Social agendas and religious eternity do not mix well. What looks like a good, necessary and progressive idea in one age turns out to be unappealing and unnecessary at a later time. Climate change, income inequality, health plans, political considerations and gender engineering overall, are important social and political issues in our time. Nevertheless, none of them bear the fragrance of eternity or of true faith.

They are all driven by current social and political agendas that may and probably will look foolish in later times. One of the greatest problems facing the Jewish world is that it is often too current and modern for its own good. History has shown us that there is nothing as irrelevant in human affairs as being completely relevant and ahead of the curve in one’s own generation.


Current attempts to make Judaism and even Orthodoxy more open and progressive, to fix the world according to our very limited understanding of it, to re-engineer human nature and to ignore the realities of desire and greed, are all eventually doomed simply because the next generation will not have grandchildren who will subscribe to such a definition of Judaism… if they are even Jewish at all!

Today’s Jewish world is the graveyard of all of the grandiose and progressive ideas that permeated our world a century ago.  The grandchildren of Reform rarely find themselves in Reform congregations today. Many of the grandchildren of the Zionist founders of Israel find themselves living in the Diaspora, and for the majority of the Conservative movement in the United States, their numbers are shrinking.  The inexorable lesson and test of history and of Jewish survival is taking its toll.

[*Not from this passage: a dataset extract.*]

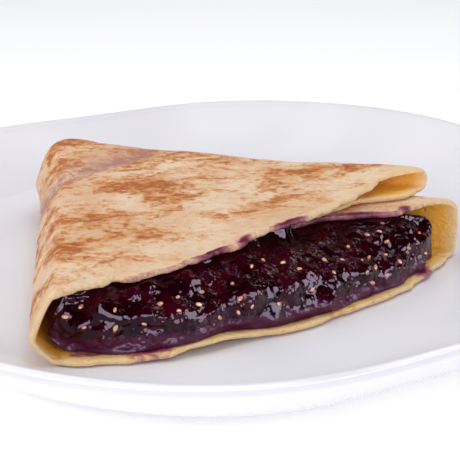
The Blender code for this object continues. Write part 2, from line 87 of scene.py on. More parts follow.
class Graph:
    """Adds nodes to one tree: each by its type, its settings, and the values or links of its sockets."""

    def __init__(self, tree):
        self.tree = tree

    def node(self, kind, settings=None, values=None):
        made = self.tree.nodes.new(kind)
        for name, value in (settings or {}).items():
            setattr(made, name, value)
        self.fill(made, values or {})
        return Made(self, made)

    def fill(self, made, values):
        """Sets or links the sockets of a node."""
        for name, value in values.items():
            socket = find_socket(made.inputs, name)
            if isinstance(value, Sock):
                self.tree.links.new(value.socket, socket)
            else:
                socket.default_value = value

    def maths(self, operation, first, second=0.0):
        values = {"Value": first, "Value_001": second}
        return self.node("ShaderNodeMath", {"operation": operation}, values)["Value"]

    def scale(self, vector, times):
        """Vector made longer or shorter."""
        values = {"Vector": vector, "Scale": times}
        return self.node("ShaderNodeVectorMath", {"operation": "SCALE"}, values)["Vector"]

    def mix(self, share, first, second):
        values = {"Factor_Float": share, "A_Color": first, "B_Color": second}
        return self.node("ShaderNodeMix", {"data_type": "RGBA"}, values)["Result_Color"]

    def step(self, value, low, high):
        """Soft step from 0 to 1 between two values."""
        values = {"Value": value, "From Min": low, "From Max": high}
        return self.node("ShaderNodeMapRange", {"interpolation_type": "SMOOTHSTEP"}, values)["Result"]

    def noise(self, place, size, detail=2.0, rough=0.5, swirl=0.0):
        """Noise whose features are of one size in the unit of place."""
        values = {"Vector": place, "Scale": 1 / size, "Detail": detail, "Roughness": rough,
                  "Distortion": swirl}
        return self.node("ShaderNodeTexNoise", {}, values)["Fac"]


class Made:
    """A node that has been added, whose outputs are read by name."""

    def __init__(self, graph, made):
        self.graph = graph
        self.made = made

    def __getitem__(self, name):
        return Sock(self.graph, find_socket(self.made.outputs, name))


class Sock:
    """An output that can be reckoned with in plain expressions."""

    def __init__(self, graph, socket):
        self.graph = graph
        self.socket = socket

    def __add__(self, other):
        return self.graph.maths("ADD", self, other)

    def __radd__(self, other):
        return self.graph.maths("ADD", other, self)

    def __sub__(self, other):
        return self.graph.maths("SUBTRACT", self, other)

    def __rsub__(self, other):
        return self.graph.maths("SUBTRACT", other, self)

    def __mul__(self, other):
        return self.graph.maths("MULTIPLY", self, other)

    def __rmul__(self, other):
        return self.graph.maths("MULTIPLY", other, self)


def find_socket(sockets, name):
    """Socket with this identifier, or else this name."""
    for socket in sockets:
        if socket.identifier == name:
            return socket
    return sockets[name]


def tint(red, green, blue):
    """Colour as seen on a screen, from 0 to 255, as the shader's linear values."""
    linear = []
    for value in (red, green, blue):
        value /= 255
        linear.append(value / 12.92 if value < 0.04045 else ((value + 0.055) / 1.055) ** 2.4)
    return (*linear, 1.0)


def new_finish(name):
    """Material with its graph, its shader and its place on the object in millimetres."""
    material = bpy.data.materials.new(name)
    material.use_nodes = True
    graph = Graph(material.node_tree)
    shader = material.node_tree.nodes["Principled BSDF"]
    place = graph.scale(graph.node("ShaderNodeTexCoord")["Object"], 1 / MM)
    return material, graph, shader, place


def bump(graph, relief, depth):
    """Fine relief in millimetres for a shader's normal."""
    values = {"Height": relief, "Strength": 1.0, "Distance": depth * MM}
    return graph.node("ShaderNodeBump", {}, values)["Normal"]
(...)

Jewish life resembles the general commercial world. Good ideas abound and there are many divisions that appear on the scene. But unless they can be translated into reality  – and that can only be done through hard work, human effort and great persistence – ultimately they are of little value. They will not pass the test of history and of generations.

Unfortunately history has shown, with abundant clarity, that Jewish life and survival is a winnowing process. By now there should be hundreds of millions of Jews in the world. There are many reasons why our numbers continue to be small, certainly relative to other faiths, countries and cultures. One of the reasons certainly is that over the ages not every Jewish generation has been able to produce grandchildren that identified and practiced the faith and beliefs of their grandparents and their way of life.

This has been especially true of the last few generations of Jewish life preceding and succeeding the Holocaust. While the school systems of many of the more progressive elements in Jewish society are shrinking, there are Jewish communities in Lakewood and other places that have to build new schools every year to accommodate a growing and burgeoning young population. There is a lesson in that if we are wise enough to learn it.